"There are no two points so distant from one another that they cannot be connected by a single straight line -- and an infinite number of curves."
Composer Lawrence Dillon has produced an extensive body of work, from brief solo pieces to a full-length opera. Three disks of his music are due out in 2010 on the Bridge, Albany and Naxos labels. In the past year, he has had commissions from the Emerson String Quartet, the Cassatt String Quartet, the Mansfield Symphony, the Boise Philharmonic, the Salt Lake City Symphony, the Ravinia Festival, the Daedalus String Quartet, the Kenan Institute for the Arts, the University of Utah and the Idyllwild Symphony Orchestra.
Although he lost 50% of his hearing in a childhood illness, Dillon began composing as soon as he started piano lessons at the age of seven. In 1985, he became the youngest composer to earn a doctorate at The Juilliard School, and was shortly thereafter appointed to the Juilliard faculty. Dillon is now Composer in Residence at the University of North Carolina School of the Arts, where he has served as Music Director of the Contemporary Ensemble, Assistant Dean of Performance, and Interim Dean of the School of Music. He was the Featured American Composer in the February 2006 issue of Chamber Music magazine.
Composing for orchestra involves a lot of busywork. Ten minutes of music can easily translate into hundreds of pages of score and parts, all of which have to be precisely marked and carefully proofread. Every nuance – slurs, dynamics, articulations – should be meticulously indicated, so that the orchestra won’t spend the brief spell typically allotted for rehearsal in trying to figure out how the music is supposed to sound. Any mistake in the score or parts can cause destructive delays in the rehearsal process.
The amount of time actually spent composing can easily be outweighed by these other tasks. For that reason, I only write for orchestra when I have a commission. My time is just too valuable to me to spend it on so much busywork without the promise of a performance.
I’ve had seven orchestral commissions over the last fourteen years. Just enough to keep my chops sharp, but not nearly enough to exhaust all of the ideas I have for orchestra. And yet, I know that I am very fortunate to have had that many opportunities – there are many composers with extraordinary gifts who struggle to get any commissions at all.
And then there are a number of composers with perfectly ordinary gifts who have figured out how to work the system for numerous commissioning opportunities. That may sound bitter, but I don’t mean it that way – it’s just a fact that working the system requires different talents from composing. Some people have both skills, some people have one or the other. I tip my hat to anyone who can make the most of whatever skills they may have.
When I was a kid, I thought it was amazing that Haydn wrote 104 symphonies. Now I realize it was just a matter of demand – if I lived in a world that required 104 symphonies from me, I would have no trouble responding. On the planet I occupy, though, there are just a few orchestras that -- combined -- require a piece from me every other year or so. I accept that as an incontrovertible fact of my life, and I focus on other challenges.

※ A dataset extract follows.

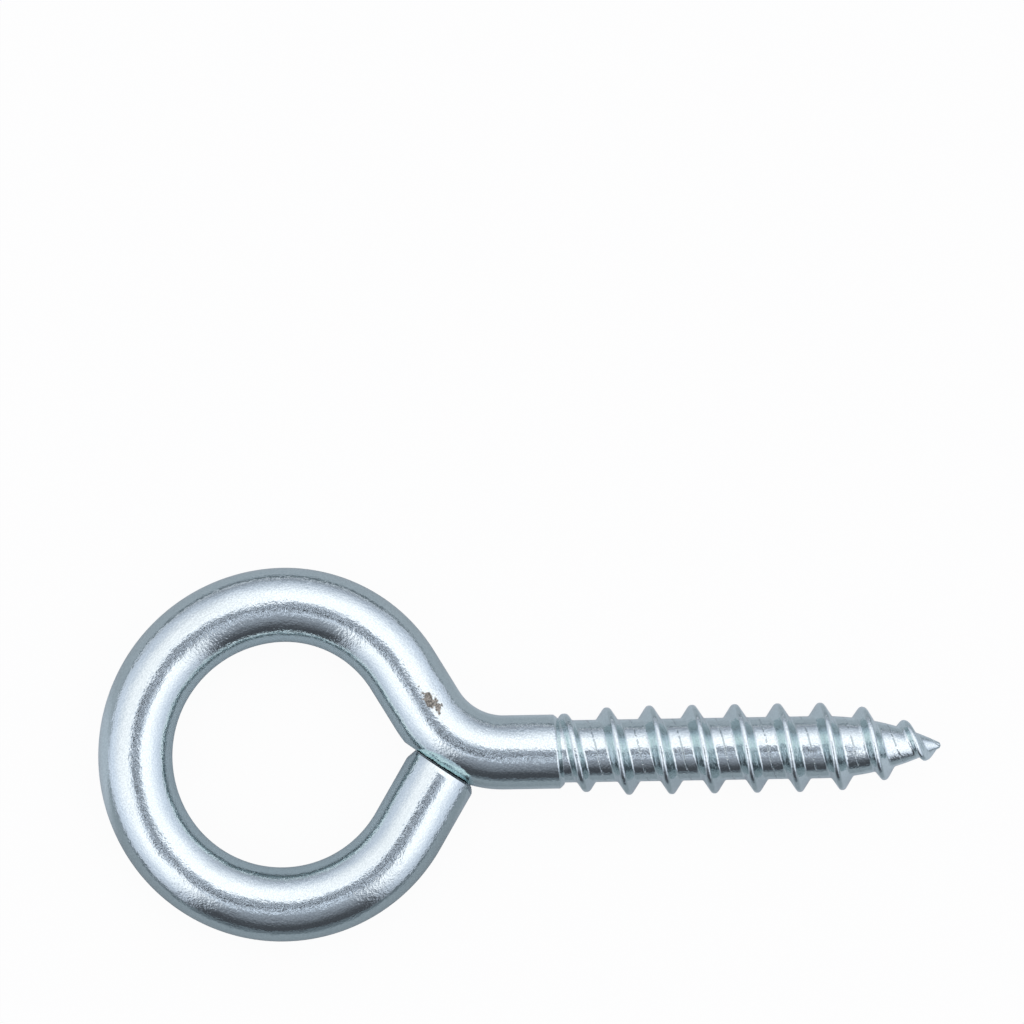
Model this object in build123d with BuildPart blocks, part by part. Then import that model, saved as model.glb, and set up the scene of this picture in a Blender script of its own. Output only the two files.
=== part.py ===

But now I find myself embarking on a quixotic venture, at least for me. I have begun working on my second symphony, with no commission and with no hope of performance. I just have a number of ideas that have been bouncing around in my head for the last seven years or so and it’s time to work them out. I’m also intrigued by the challenge of writing this piece over the course of the summer, and keeping a blog-chronicle of how things are proceeding, what choices are being made and why.
So there’s a bit of background. In the coming months, I’ll plug away at this symphony, and keep a weblog of my progress. Hopefully the pressure of keeping the blog going will distract me from the fact that there is no performance waiting at the end.
If all proceeds according to plan, come September I’ll have a substantial new piece of music -- to file away on a shelf somewhere.